From mboxrd@z Thu Jan  1 00:00:00 1970
Return-Path: <linux-kernel-owner@vger.kernel.org>
Received: (majordomo@vger.kernel.org) by vger.kernel.org via listexpand
	id S1751948Ab2FRMRJ (ORCPT <rfc822;w@1wt.eu>);
	Mon, 18 Jun 2012 08:17:09 -0400
Received: from mx2.parallels.com ([64.131.90.16]:41217 "EHLO mx2.parallels.com"
	rhost-flags-OK-OK-OK-OK) by vger.kernel.org with ESMTP
	id S1750826Ab2FRMRG (ORCPT <rfc822;linux-kernel@vger.kernel.org>);
	Mon, 18 Jun 2012 08:17:06 -0400
Message-ID: <4FDF1BAB.9050205@parallels.com>
Date: Mon, 18 Jun 2012 16:14:35 +0400
From: Glauber Costa <glommer@parallels.com>
User-Agent: Mozilla/5.0 (X11; Linux x86_64; rv:13.0) Gecko/20120605 Thunderbird/13.0
MIME-Version: 1.0
To: Kamezawa Hiroyuki <kamezawa.hiroyu@jp.fujitsu.com>
CC: <linux-mm@kvack.org>, Pekka Enberg <penberg@kernel.org>,
        Cristoph Lameter <cl@linux.com>, David Rientjes <rientjes@google.com>,
        <cgroups@vger.kernel.org>, <devel@openvz.org>,
        <linux-kernel@vger.kernel.org>,
        Frederic Weisbecker <fweisbec@gmail.com>,
        Suleiman Souhlal <suleiman@google.com>
Subject: Re: [PATCH v4 00/25] kmem limitation for memcg
References: <1340015298-14133-1-git-send-email-glommer@parallels.com> <4FDF1ABE.7070200@jp.fujitsu.com>
In-Reply-To: <4FDF1ABE.7070200@jp.fujitsu.com>
Content-Type: text/plain; charset="ISO-2022-JP"
Content-Transfer-Encoding: 7bit
Sender: linux-kernel-owner@vger.kernel.org
List-ID: <linux-kernel.vger.kernel.org>
X-Mailing-List: linux-kernel@vger.kernel.org

On 06/18/2012 04:10 PM, Kamezawa Hiroyuki wrote:
> (2012/06/18 19:27), Glauber Costa wrote:
>> Hello All,
>>
>> This is my new take for the memcg kmem accounting. This should merge
>> all of the previous comments from you guys, specially concerning the big churn
>> inside the allocators themselves.
>>
>> My focus in this new round was to keep the changes in the cache internals to
>> a minimum. To do that, I relied upon two main pillars:
>>
>>    * Cristoph's unification series, that allowed me to put must of the changes
>>      in a common file.
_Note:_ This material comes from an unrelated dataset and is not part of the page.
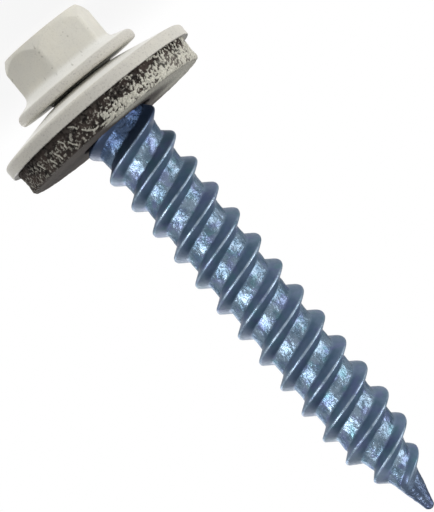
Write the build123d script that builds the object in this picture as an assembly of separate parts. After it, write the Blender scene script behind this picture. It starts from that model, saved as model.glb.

Even then, the changes are not too many, since the overal
>>      level of invasiveness was decreased.
>>    * Accounting is done directly from the page allocator. This means some pages
>>      can fail to be accounted, but that can only happen when the task calling
>>      kmem_cache_alloc or kmalloc is not the same task allocating a new page.
>>      This never happens in steady state operation if the tasks are kept in the
>>      same memcg. Naturally, if the page ends up being accounted to a memcg that
>>      is not limited (such as root memcg), that particular page will simply not
>>      be accounted.
>>
>> The dispatcher code stays (mem_cgroup_get_kmem_cache), being the mechanism who
>> guarantees that, during steady state operation, all objects allocated in a page
>> will belong to the same memcg. I consider this a good compromise point between
>> strict and loose accounting here.
>>
> 
> 2 questions.
> 
>    - Do you have performance numbers ?

Not extensive. I've run some microbenchmarks trying to determine the
effect of my code on kmem_cache_alloc, and found it to be in the order
of 2 to 3 %. I would expect that to vanish in a workload benchmark.

> 
>    - Do you think user-memory memcg should be switched to page-allocator level accounting ?
>      (it will require some study for modifying current bached-freeing and per-cpu-stock
>       logics...)

I don't see a reason for that. My main goal by doing that was to reduce
the churn in the cache internal structures, but specially because there
is at least two of them, obeying a stable interface. The way I
understand it, memcg for user pages is already pretty well integrated to
the page allocator, so the benefit of it is questionable.